I was doing some calculations for my research and I needed more precision than afforded by the long float type
Using 'long double' on a x86 machine should give you access to 80 bit FP math (as supported by the x87 FPU instructions). Unfortunately x87 and SSE instructions are mutually exclusive (SSE instructions only support 64bit doubles) so there may be a performance hit (although 80bit x87math is still a heck of a lot faster than extended precision software implementations).
Highly unlikely. The number of address bits determines the maximum amount of RAM that can be accessed directly. 64 bits comfortably holds today's RAM addresses, and the number of addressable sectors on disk drives. So at the moment there's no pressure to go from 64 to 128 bits.
Still, who's to know the future? Wasn't there a guy once who said '640K of memory ought to be enough for anyone'.
[–] littul_kitton 1 point 0 points 1 point (+1|-1) ago
No. Only a few people need more than 64 bits, but many of those people need more than 128. Going to 128 bits would help very few people.
There is also the question of whether it would even help. The wider an operand becomes, the more time it takes to do the computation, especially for division. So you either have to slow down the clock rate, or you have to add a few stages to the pipeline. At that point the speed, power consumption, complexity are not much improvement over just using multiple 64-bit instructions.
So I predict that we have maxed out at 64/80-bit operands. But SIMD vector unit width seems to be increasing steadily. Current vector units top out at 512 bits, which packs in 8 64-bit operands. To work with wider data, you will use sequential 64-bit operations to handle the full precision, and run several of those in parallel in the 512-bit vector unit.
[–] CanIHazPhD [S] 0 points 1 point 1 point (+1|-0) ago (edited ago)
The wider an operand becomes, the more time it takes to do the computation
I was wondering if this would lead to a loss of performance, I don't think the switch from 32 to 64 leaded to an important lose of performance, but I'm not so sure about that.
The part that it wouldn't help many people it's quite true, though.
This is why the x32 ABI was created for Linux. https://en.wikipedia.org/wiki/X32_ABI
[–] littul_kitton ago
I suspect but cannot verify that the move from 32 to 64 did slow things down, but they deepened the pipeline for other reasons and it turned out to actually run in fewer cycles. (At least with respect to the first generation of 32-bit processors. Multiply used to be slow enough that you would manually bit shift when possible, and division was scary slow.)
[–] [deleted] 1 point 0 points 1 point (+1|-1) ago
[–] CanIHazPhD [S] ago
This was part of my reasoning, I figured the switch happened due to the need to address more storage/memory and that the extra precision was just a bonus.

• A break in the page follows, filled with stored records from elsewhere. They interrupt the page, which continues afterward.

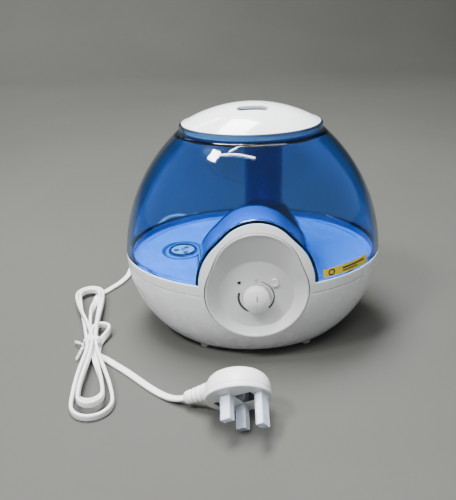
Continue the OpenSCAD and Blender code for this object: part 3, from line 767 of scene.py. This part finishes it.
def make_print():
    """Printed marks round the knob: an arc that grows clockwise, and a plain ring for off."""
    y = DISH_Y - 0.02
    points, faces = [], []

    def band(start, end, w0, w1, steps):
        first = len(points)
        for t in between(0, 1, steps):
            angle = math.radians(start + (end - start) * t)
            half = (w0 + (w1 - w0) * t) / 2
            for r in (MARK_R - half, MARK_R + half):
                points.append((r * math.sin(angle), y, KNOB_Z + r * math.cos(angle)))
        faces.extend(ladder(first, steps))

    band(16, 136, 0.5, 1.6, 48)
    band(205, 288, 1.7, 2.1, 36)
    first = len(points)
    for j in range(33):
        angle = 2 * math.pi * j / 32
        for r in (1.0, 1.4):
            points.append((r * 0.75 * math.cos(angle), y, KNOB_Z + 15.4 + r * math.sin(angle)))
    faces.extend(ladder(first, 32))
    marks = add_mesh("dial_print", points, faces, PRINT)
    thicken(marks, 0.06)
    keep(marks, "base", "dark_parts")


# ---------- tank ----------

def make_dome():
    """Blue outer shell of the tank with its top plate and the collar that holds the lid."""
    seat, top, wall = 78.3, PLATE_Z + 2.4, WALL
    outer = [(dome_r(z), z) for z in between(seat + 0.6, top - 0.5, 96)]
    inner = [(dome_r(z, wall), z) for z in between(80.6, PLATE_Z - 1.5, 90)]
    skirt = [(SKIRT_R - wall, 79.6), (SKIRT_R - wall, 73.6), (SKIRT_R - 0.3, 73.6), (SKIRT_R, 74.0),
             (SKIRT_R, seat)]
    collar = [(60.0, top + 0.1), (60.0, 189.7), (59.5, 190.1), (58.1, 190.1), (57.6, 189.6),
              (57.6, PLATE_Z + 2)]
    profile = [(HUB_R, PLATE_Z), (dome_r(PLATE_Z, wall) - 2.2, PLATE_Z),
               (dome_r(PLATE_Z - 1.5, wall) - 0.3, PLATE_Z - 0.6), *reversed(inner), *skirt,
               (dome_r(seat) - 0.6, seat), *outer, (dome_r(top) - 0.5, top), *collar, (HUB_R, PLATE_Z + 2)]
    dome = lathe("tank_shell", profile, TANK_BLUE, closed=False)
    carve(dome, prism(ARCH, 2.9, FRONT_Y, -44, 300))
    carve(dome, rod((*CHIMNEY, PLATE_Z - 2), UP, CHIMNEY_R + 0.15, 6, steps=96))
    soften(dome, 0.35, angle=50)
    keep(dome, "tank", "tank_blue", "tank_dome")


def hump_form(inset, bottom):
    """Outer form of the mist chamber: blends from the arch back to the chimney's foot, all edges rounded."""
    points = []
    for x, z in egg(ARCH, WALL - inset, 120):
        if z > bottom:
            points += [(x, TUNNEL_Y - 1, z), (x, TUNNEL_Y + 1.2 - inset, z)]
    for sign in (-1, 1):
        x = sign * (ARCH[1][0] + WALL - inset)
        points += [(x, TUNNEL_Y - 1, bottom), (x, TUNNEL_Y + 1.2 - inset, bottom)]
    for cx, cy, r, top in ((8, 2, 38 - inset, 95), (CHIMNEY[0], CHIMNEY[1] + 1, 23 - inset, 116 - inset)):
        for turn in circle(72):
            points.append((cx + r * math.cos(turn), cy + r * math.sin(turn), bottom))
            for bend in between(0, 90, 5):
                reach = r - 5 + 5 * math.cos(math.radians(bend))
                z = top - 5 + 5 * math.sin(math.radians(bend))
                points.append((cx + reach * math.cos(turn), cy + reach * math.sin(turn), z))
    made = bmesh.new()
    for p in points:
        made.verts.new(Vector(p) * MM)
    hull = bmesh.ops.convex_hull(made, input=made.verts)
    inner = [item for item in hull["geom_interior"] if isinstance(item, bmesh.types.BMVert)]
    bmesh.ops.delete(made, geom=inner, context="VERTS")
    mesh = bpy.data.meshes.new("hump")
    made.to_mesh(mesh)
    made.free()
    piece = add_object("hump", mesh)
    clean(piece)
    return piece


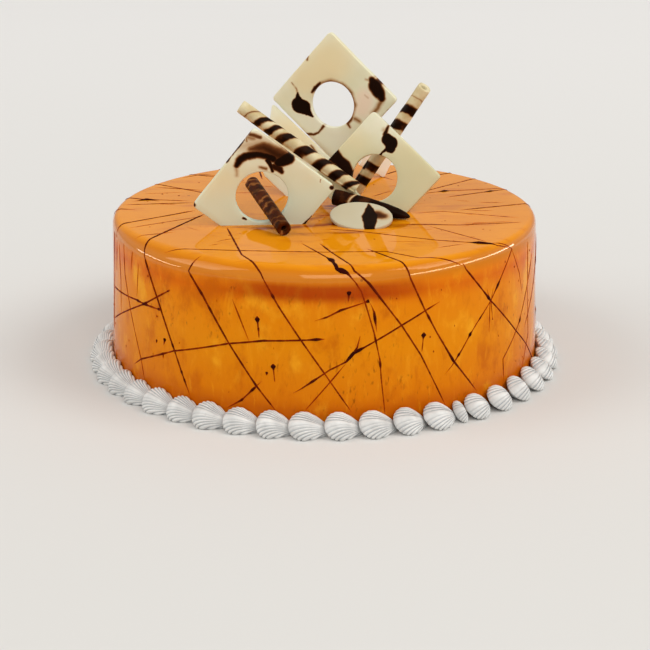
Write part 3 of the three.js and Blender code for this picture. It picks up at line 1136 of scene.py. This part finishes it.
def between(table, at):
    for (a, low), (b, high) in zip(table, table[1:]):
        if at <= b:
            share = (at - a) / (b - a)
            return low + (high - low) * share
    return table[-1][1]


def shellColumns():
    # Angles round a shell's outline from its head, and how much of a crest (1) or valley (0) each one is.
    fan, count = border["fan"], border["ridges"] * border["perRidge"]
    found = []
    for j in range(count + 1):
        phase = j / border["perRidge"]
        found.append((fan * (2 * j / count - 1), abs(math.sin(math.pi * phase)) ** 0.8))
    tail = border["tailColumns"]
    found += [(fan + (360 - 2 * fan) * j / tail, 0.6) for j in range(1, tail)]
    return found


def shellPlace(along, across, crest, reach):
    # A place on a shell from its share of the length, and from its outer foot (-1) to the cake (1).
    full = between(shellFullness, along)
    hold = 1.0 if along < border["peak"] else full
    valley = 1 - crest
    swell = border["bulge"] * math.sqrt(max(0.0, full * full - across * across))
    swell *= 1 - border["ridgeDepth"] * valley * min(1.0, 1.8 * reach)
    chord = math.hypot(border["reach"], border["height"])
    narrowed = across * (1 - border["teeth"] * valley * reach)
    out = border["reach"] / 2 * (hold - narrowed) + border["height"] / chord * swell
    up = border["height"] / 2 * (hold + narrowed) + border["reach"] / chord * swell
    return out, up


def makeShellTemplate(pitch):
    # One shell along +X, standing on z = 0 with the cake behind it at y = 0. Its ridges fan from its tail.
    length = pitch * math.pi / 180 * border["middleRadius"]
    stations, peak = border["stations"], border["peak"]
    head, tail = shellFullness[0][0], shellFullness[-1][0]
    columns = shellColumns()
    rows = []
    for i in range(stations + 2):
        reach = min(1.0, math.sin(math.pi / 2 * i / (stations - 1))) if i < stations else 1.0
        row = []
        for degrees, crest in columns:
            turn = math.radians(degrees)
            ahead = math.cos(turn)
            edge = peak - (peak - head) * ahead if ahead > 0 else peak - (tail - 0.01 - peak) * ahead
            edge += border["teeth"] * (1 - crest) * max(0.0, ahead) * (peak - head)
            wide = math.copysign(between(shellFullness, edge), math.sin(turn))
            along = tail - 0.02 + (edge - tail + 0.02) * reach
            out, up = shellPlace(along, wide * reach * 0.999, crest, reach)
            if i >= stations:
                sunk = (0.1, 1.0)[i - stations]
                along += (peak - along) * sunk
                out += (0.2 - out) * sunk
                up += (0.2 - up) * sunk
            bow = (1 - math.cos(math.radians((along - 0.5) * pitch))) * cake["baseRadius"]
            row.append(Vector((along * length, bow - max(out, 0.0), max(up, 0.0))))
        rows.append(row)
    return gridPiece("shellTemplate", rows, lambda i, j: (i / stations, columns[j % len(columns)][1]))


def shellNodes(template, material):
    # Geometry nodes that pipe a shell on every point.
    tree, given, result = newGroup(
        "pipedShells",
        {
            "Geometry": ("NodeSocketGeometry", None),
            "Size": ("NodeSocketFloat", None),
            "Unevenness": ("NodeSocketFloat", None),
            "Seed": ("NodeSocketInt", None),
        },
        {"Geometry": "NodeSocketGeometry"},
        "GeometryNodeTree",
    )
    shell = addNode(tree, "GeometryNodeObjectInfo", {"Object": template}).outputs["Geometry"]
    width = namedValue(tree, "width")
    low = calculate(tree, "SUBTRACT", given["Size"], given["Unevenness"])
    limits = {2: low, 3: given["Size"], "Seed": given["Seed"]}
    plump = addNode(tree, "FunctionNodeRandomValue", limits, data_type="FLOAT").outputs[1]
    across = times(tree, plump, calculate(tree, "POWER", width, border["narrowing"]))
    scale = addNode(tree, "ShaderNodeCombineXYZ", {0: width, 1: across, 2: across}).outputs[0]
    rotation = addNode(tree, "ShaderNodeCombineXYZ", {2: namedValue(tree, "heading")}).outputs[0]
    inputs = {"Points": given["Geometry"], "Instance": shell, "Rotation": rotation, "Scale": scale}
    placed = addNode(tree, "GeometryNodeInstanceOnPoints", inputs).outputs[0]
    return handOver(tree, placed, material, result)


def makeBorder():
    widths = []
    for i in range(border["shells"]):
        swing = 1 + border["widthSwing"] * math.sin(i * border["swingStep"])
        widths.append(border["narrowWidth"] if i == border["narrowShell"] else swing)
    pitch = 360 / sum(widths)
    angle = border["firstAngle"]
    points, headings = [], []
    for width in widths:
        heading = math.radians(angle + width * pitch / 2)
        # the template's middle touches the cake, so step back half a shell along its heading
        centre = Vector((math.sin(heading), -math.cos(heading), 0)) * (cake["baseRadius"] + border["gap"])
        along = Vector((math.cos(heading), math.sin(heading), 0))
        half = width * pitch / 2 * math.pi / 180 * border["middleRadius"]
        points.append((centre - along * half) * mm)
        headings.append(heading)
        angle += width * pitch
    source = newSource("shellPlaces", points, [], {"heading": headings, "width": widths})
    template = makeShellTemplate(pitch)
    material = makeCream()
    settings = {"Size": 1.0, "Unevenness": border["unevenness"], "Seed": border["seed"]}
    piece = applyNodes("creamBorder", source, shellNodes(template, material), settings)
    bpy.data.objects.remove(template)
    return finish(piece, material, "cream", "cream_border")


makeBorder()
print("border piped")


# chocolate plates

plate = {
    "thickness": 3.0,
    "edge": 0.55,
    "corner": 2.2,
    "sunk": 0.3,
    "wave": 0.12,        # mm that a face is uneven
    "waveScale": 0.09,
    "ragged": 0.16,      # mm that an edge is uneven
    "raggedScale": 0.4,
    "sharpAngle": 40,
}
glazeHold = (cakeTop - plate["sunk"]) * mm  # what lies lower is cut off


def placing(given):
    # From a plate's own face (x across, z up) to where it stands on the cake.
    at = given["at"]
    spot = Vector((at[0], at[1], at[2] + cakeTop))
    turned = Matrix.Rotation(math.radians(given["turn"]), 4, "Z")
    leaned = Matrix.Rotation(math.radians(-given["lean"]), 4, "X")
    rolled = Matrix.Rotation(math.radians(given["roll"]), 4, "Y")
    return Matrix.Translation(spot) @ turned @ leaned @ rolled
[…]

[–] [deleted] 0 points 4 points 4 points (+4|-0) ago
[–] omegletrollz 0 points 2 points 2 points (+2|-0) ago (edited ago)
I've never heard it mentioned before and I think that if it was a real possibility some processor producers would have jumped into it already instead of allowing Moore's Law to be bent recently and most likely broken in the near future. I hear a lot more talk of quantum computers and I think there are already practical projects put in place. This is only my uninformed view but I guess if there is a breakthrough in quantum computing it will render 128-bit processors obsolete even before they become commercially available.
[–] freddybobs68k 0 points 1 point 1 point (+1|-0) ago
Depends what you mean by a 128-bit architecture. If you mean 128 bit addressing - seems unlikely in say the next 5 years. That said I remember as a computer science student have discussions of whether we'd ever need more than 32 bit addressing... which now seems sort of absurd now.
If the original question is will we have machines with 128 bit float types? For main stream usage probably not any time soon- the cost of supporting such a feature wouldn't be worth it for a main stream processor. If you need the precision you can take the performance hit of such precision being emulated. If you really needed it and the performance you now have options like FPGA too.
If the question is about 128bit registers - well most x86 processors have SSE which are 128 bit registers. Most new x86 processors have AVX which are 256 bit registers. And cutting edge x86 processors such as Knights Landing have 512 bit registers. Instead of these registers holding a single value though they hold multiple values - 4 32 bit floats can be held in a 128 bit register for example. 128-bit architectures can also be used to specify bus sizes - we are seeing increasingly large bus sizes on GPUs and CPUs to gain greater bandwidth. For example nVidias pascal has a 1024 bit memory bus. Also in terms of the original precision question - what if you had for a simulation the choice between using 32 bit floats or 64 bit doubles, but the 32 bit float calculations were say 10 times as fast? Your 32 bit float simulation could run 10 steps of say 1/10 of a timestep for a single 64 bit step. In that scenario (depending on the maths of your simulation) your 32 bit float simulation could be far more accurate, and far more stable. You could also go for 5 steps, and perhaps still be more accurate and stable - and have twice the performance.